Metamath Proof Explorer

Theorem ldualvscl

Description: The scalar product operation value is a functional. (Contributed by NM, 18-Oct-2014)

Ref Expression
Hypotheses ldualvscl.f 
|- F = ( LFnl ` W )
ldualvscl.r 
|- R = ( Scalar ` W )
ldualvscl.k 
|- K = ( Base ` R )
ldualvscl.d 
|- D = ( LDual ` W )
ldualvscl.s 
|- .x. = ( .s ` D )
ldualvscl.w 
|- ( ph -> W e. LMod )
ldualvscl.x 
|- ( ph -> X e. K )
ldualvscl.g 
|- ( ph -> G e. F )
Assertion ldualvscl 
|- ( ph -> ( X .x. G ) e.
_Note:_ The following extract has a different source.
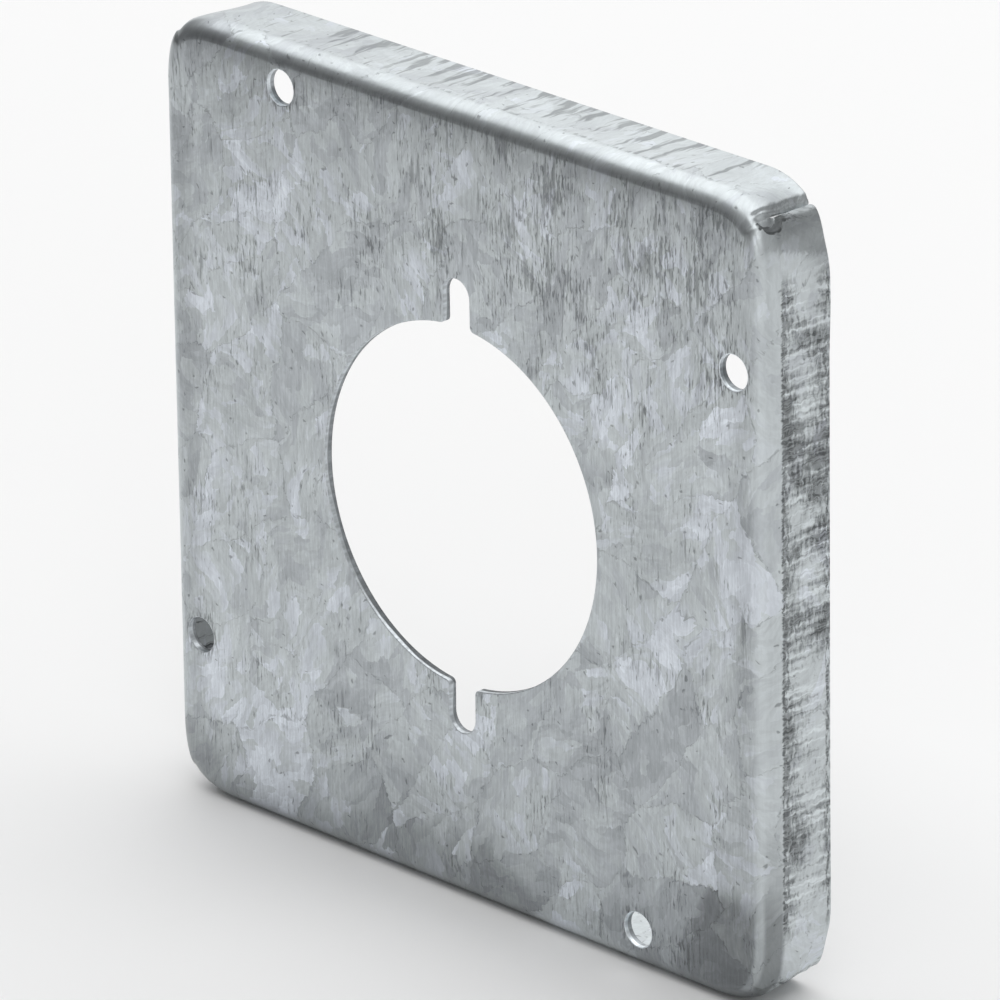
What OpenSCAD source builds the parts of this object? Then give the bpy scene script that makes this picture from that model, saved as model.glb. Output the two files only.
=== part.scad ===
// Raised square cover for an electrical box, pressed from one piece of galvanised sheet steel.
// It stands as it does on a wall: +Z is up, -Y faces the room and +X is to the right.
// The origin is the centre of the screw circle and of the opening, on the plane of the front face.
// The modules draw the cover lying flat, with the face up at height 0 and the walls below it.

/* [Sheet] */
// Thickness of the sheet, with its zinc coating
sheet_t = 1.3; // [0.9:0.05:1.9]

/* [Pan] */
// Width and height over the walls
side = 119.06; // [105:0.01:140]
// Depth from the front face to the back rim
raise = 12.7; // [8:0.1:30]
// Outside radius of the bend between the face and the walls
bend_r = 3.2; // [2.2:0.1:4.5]
// Outside radius of the four corners, seen from the front
corner_r = 11.1; // [8:0.1:16]

/* [Corner seams] */
// Width of the slit where two walls meet at a corner
seam_gap = 0.3; // [0.2:0.05:0.8]
// Depth below the front face at which each slit begins, in the bend
seam_start = 1.6; // [1:0.1:4]
// How far the tips of the walls are cut back beside the slit, at the back rim
tip_cut = 0.6; // [0.2:0.1:1.5]
// Thickness left at the inside edge of the slanted ends of the upper and lower walls
bevel_land = 0.2; // [0.1:0.05:0.6]

/* [Receptacle opening] */
// Diameter of the round opening
opening_d = 53.98; // [40:0.01:60]
// Width of the two screw slots that run out of the opening
slot_w = 5.1; // [4.2:0.1:7]
// Distance between the centres of the slots' round ends
slot_pitch = 63.3; // [62:0.1:80]
// Radius on the corners where a slot meets the opening
slot_corner_r = 0.8; // [0.3:0.1:1.5]

/* [Cover screws] */
// Diameter of the four screw holes
screw_d = 5.2; // [3.5:0.1:5.4]
// Distance from the outside of a wall to the centre of the hole beside it
screw_inset = 5.95; // [5.95:0.05:9]
// Distance of each hole from the centre line of the cover
screw_offset = 34.5; // [20:0.1:40]

/* [Hidden] */
$fn = 96;
// How far each cut runs past the surface that it opens
past = 1;
// Distance from the centre of the cover to the centre of each corner's radius
corner_at = side / 2 - corner_r;
opening_r = opening_d / 2;
slot_half = slot_w / 2;
// Centre of the small radius between a slot and the opening, touching both
blend_x = slot_half + slot_corner_r;
blend_y = sqrt(pow(opening_r + slot_corner_r, 2) - pow(blend_x, 2));

// Section across the edge of the pan: the face, the bend and the wall.
// x runs outwards from the centre of a corner's radius, and y is the height.
module edge_section() {
    translate([0, -sheet_t])
        square([corner_r - bend_r, sheet_t]);
    translate([corner_r - bend_r, -bend_r])
        intersection() {
            square(bend_r);
            difference() {
                circle(bend_r);
                circle(bend_r - sheet_t);
            }
        }
    translate([corner_r - sheet_t, -raise])
        square([sheet_t, raise - bend_r]);
}

// The pressed sheet before it is pierced: a flat middle, four straight edges and four drawn corners
module formed_pan() {
    translate([-corner_at, -corner_at, -sheet_t])
        cube([2 * corner_at, 2 * corner_at, sheet_t]);
    for (turn = [0 : 90 : 270])
        rotate(turn) {
            translate([corner_at, 0, 0])
                rotate([90, 0, 0])
                    linear_extrude(2 * corner_at, center = true)
                        edge_section();
            translate([corner_at, corner_at, 0])
                rotate_extrude(angle = 90)
                    edge_section();
        }
}

// Cut that rounds the corner where one side of a slot meets the opening
module slot_blend() {
    reach = opening_r / (opening_r + slot_corner_r);
    difference() {
        polygon([
            [0, blend_y],
            [blend_x, blend_y],
            [blend_x * reach, blend_y * reach],
            [0, 0]
        ]);
        translate([blend_x, blend_y])
            circle(slot_corner_r);
    }
}

// Outline of the round opening with its two slots and their rounded corners
module opening_outline() {
    circle(opening_r);
    for (up = [0, 1], left = [0, 1])
        mirror([0, up])
            mirror([left, 0])
                slot_blend();
    translate([-slot_half, -slot_pitch / 2])
        square([slot_w, slot_pitch]);
    for (end = [-1, 1])
        translate([0, end * slot_pitch / 2])
            circle(slot_half);
}

module receptacle_opening() {
    translate([0, 0, -sheet_t - past])
        linear_extrude(sheet_t + 2 * past)
            opening_outline();
}

// Four holes set like a pinwheel, each beside a wall and to one side of its middle
module screw_holes() {
    for (turn = [0 : 90 : 270])
        rotate(turn)
            translate([-screw_offset, side / 2 - screw_inset, -sheet_t - past])
                cylinder(h = sheet_t + 2 * past, d = screw_d);
}

// Outline of a slit with its round root and the cut-back wall tips, seen from outside the corner
module slit_outline() {
    half = seam_gap / 2;
    mouth = half + tip_cut + past;
    translate([-half, -raise - past])
        square([seam_gap, raise + past - seam_start]);
    translate([0, -seam_start])
        circle(half);
    polygon([
        [-mouth, -raise - past],
        [mouth, -raise - past],
        [half, -raise + tip_cut],
        [-half, -raise + tip_cut]
    ]);
}

// Seam of the upper right corner: the slit, and the slanted end of the upper wall beside it
module corner_seam() {
    inner = (corner_r - sheet_t + bevel_land) * sin(45);
    clear = 2 * sheet_t;
    translate([corner_at, corner_at, 0]) {
        rotate(45)
            translate([corner_r - bend_r, 0, 0])
                rotate([90, 0, 90])
                    linear_extrude(bend_r + past)
                        slit_outline();
        translate([0, 0, -raise - past])
            linear_extrude(raise + past - seam_start)
                polygon([[inner, inner], [inner + clear, inner + clear], [inner, inner + clear]]);
    }
}

module raised_cover() {
    color([0.72, 0.74, 0.75])
        rotate([90, 0, 0])
            difference() {
                formed_pan();
                receptacle_opening();
                screw_holes();
                for (left = [0, 1], low = [0, 1])
                    mirror([left, 0, 0])
                        mirror([0, low, 0])
                            corner_seam();
            }
}

raised_cover();
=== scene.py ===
import math

import bpy
import numpy as np
from mathutils import Matrix, Vector
from mathutils.geometry import delaunay_2d_cdt


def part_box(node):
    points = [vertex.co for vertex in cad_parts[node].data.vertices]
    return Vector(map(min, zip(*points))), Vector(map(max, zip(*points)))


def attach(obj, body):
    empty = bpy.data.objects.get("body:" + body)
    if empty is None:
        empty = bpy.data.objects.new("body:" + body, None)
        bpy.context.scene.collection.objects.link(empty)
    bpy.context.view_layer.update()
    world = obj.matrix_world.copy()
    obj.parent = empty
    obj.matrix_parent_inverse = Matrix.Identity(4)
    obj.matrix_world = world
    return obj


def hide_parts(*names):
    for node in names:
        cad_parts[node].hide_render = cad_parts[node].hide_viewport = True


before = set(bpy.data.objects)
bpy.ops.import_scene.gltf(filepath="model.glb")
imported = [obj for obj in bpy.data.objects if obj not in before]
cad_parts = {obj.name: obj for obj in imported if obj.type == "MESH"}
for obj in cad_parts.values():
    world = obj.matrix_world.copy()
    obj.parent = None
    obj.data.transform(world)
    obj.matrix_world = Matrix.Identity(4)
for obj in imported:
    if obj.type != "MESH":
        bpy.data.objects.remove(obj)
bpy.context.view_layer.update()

# The blank and the way it is pressed
# The cover is one square of 1.3 mm galvanised steel. A press pierces it flat, then a die turns its four
# edges back through a round bend. Every point below is first a point of the flat blank, in metres.

MM = 0.001
sheet_low, sheet_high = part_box("raised_cover")
SIDE = sheet_high.x - sheet_low.x
DEPTH = sheet_high.y - sheet_low.y
FRONT = sheet_low.y
SHEET = 1.3 * MM
BEND = 3.2 * MM
CORNER = 11.1 * MM
CORE = SIDE / 2 - CORNER
FLAT = CORNER - BEND
BEND_RUN = BEND * math.pi / 2
RIM_AT = FLAT + BEND_RUN + DEPTH - BEND
FACE_REACH = FLAT + 0.4 * MM
CROWN_WIDTH = 14 * MM
CROWN_END = 0.7 * BEND_RUN
CROWN_DROP = 0.16 * MM
CORNER_PUSH = 0.85 * MM
PUSH_DOWN = 0.9 * (DEPTH - BEND)
DISH = 0.22 * MM
DISH_FROM = 27 * MM
DISH_WIDTH = 20 * MM


def ease(value):
    """0 below 0 and 1 above 1, with the curve 3v^2 - 2v^3 between them."""
    v = np.clip(value, 0, 1)
    return v * v * (3 - 2 * v)


def rounded(value):
    """A quarter circle from 0 at 0, where it stands upright, to 1 at 1, where it is level."""
    v = 1 - np.clip(value, 0, 1)
    return np.sqrt(1 - v * v)


def press(blank, below):
    """Pressed position of points of the flat blank, each at a depth below the outside surface.

    A point's reach is its distance from the core square that lies inside the four corner radii. Up to
    FLAT the reach is kept. From there it turns about an arc of radius BEND, then it runs straight back
    as depth. The heading from the core square gives the direction, so the same rule makes the straight
    walls and the rounded corners. The face falls away by CROWN_DROP on an eased slope to the bend, and
    by DISH to the edge of the opening, where the punch has drawn it in. At the face the corners stand
    out by CORNER_PUSH sin(2a)^2 more, for heading a, and at the rim by 0."""
    core = np.clip(blank, -CORE, CORE)
    away = blank - core
    reach = np.linalg.norm(away, axis=-1)
    heading = away / np.maximum(reach, 1e-9)[..., None]
    turn = np.clip((reach - FLAT) / BEND, 0, math.pi / 2)
    out = np.minimum(reach, FLAT) + (BEND - below) * np.sin(turn)
    down = np.maximum(reach - FLAT - BEND_RUN, 0)
    deep = BEND - (BEND - below) * np.cos(turn) + down
    signed = np.where(reach > 0, reach, np.abs(blank).max(axis=-1) - CORE) - FLAT
    fall = ease((signed + CROWN_WIDTH) / (CROWN_WIDTH + CROWN_END))
    deep += CROWN_DROP * fall * (1 - down / (DEPTH - BEND))
    deep += DISH * ease(1 - (np.linalg.norm(blank, axis=-1) - DISH_FROM) / DISH_WIDTH)
    squared = CORNER_PUSH * 4 * (heading[..., 0] * heading[..., 1]) ** 2 * ease(reach / FLAT)
    squared *= 1 - ease(down / PUSH_DOWN)
    across = core + heading * out[..., None] + np.sign(heading) * squared[..., None] / math.sqrt(2)
    return np.stack([across[..., 0], FRONT + deep, across[..., 1]], axis=-1)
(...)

F )

Proof

Step Hyp Ref Expression
1 ldualvscl.f 
 |-  F = ( LFnl ` W )
2 ldualvscl.r 
 |-  R = ( Scalar ` W )
3 ldualvscl.k 
 |-  K = ( Base ` R )
4 ldualvscl.d 
 |-  D = ( LDual ` W )
5 ldualvscl.s 
 |-  .x. = ( .s ` D )
6 ldualvscl.w 
 |-  ( ph -> W e. LMod )
7 ldualvscl.x 
 |-  ( ph -> X e. K )
8 ldualvscl.g 
 |-  ( ph -> G e. F )
9 eqid 
 |-  ( Base ` W ) = ( Base ` W )
10 eqid 
 |-  ( .r ` R ) = ( .r ` R )
11 1 9 2 3 10 4 5 6 7 8 ldualvs 
 |-  ( ph -> ( X .x. G ) = ( G oF ( .r ` R ) ( ( Base ` W ) X. { X } ) ) )
12 9 2 3 10 1 6 8 7 lflvscl 
 |-  ( ph -> ( G oF ( .r ` R ) ( ( Base ` W ) X. { X } ) ) e. F )
13 11 12 eqeltrd 
 |-  ( ph -> ( X .x. G ) e. F )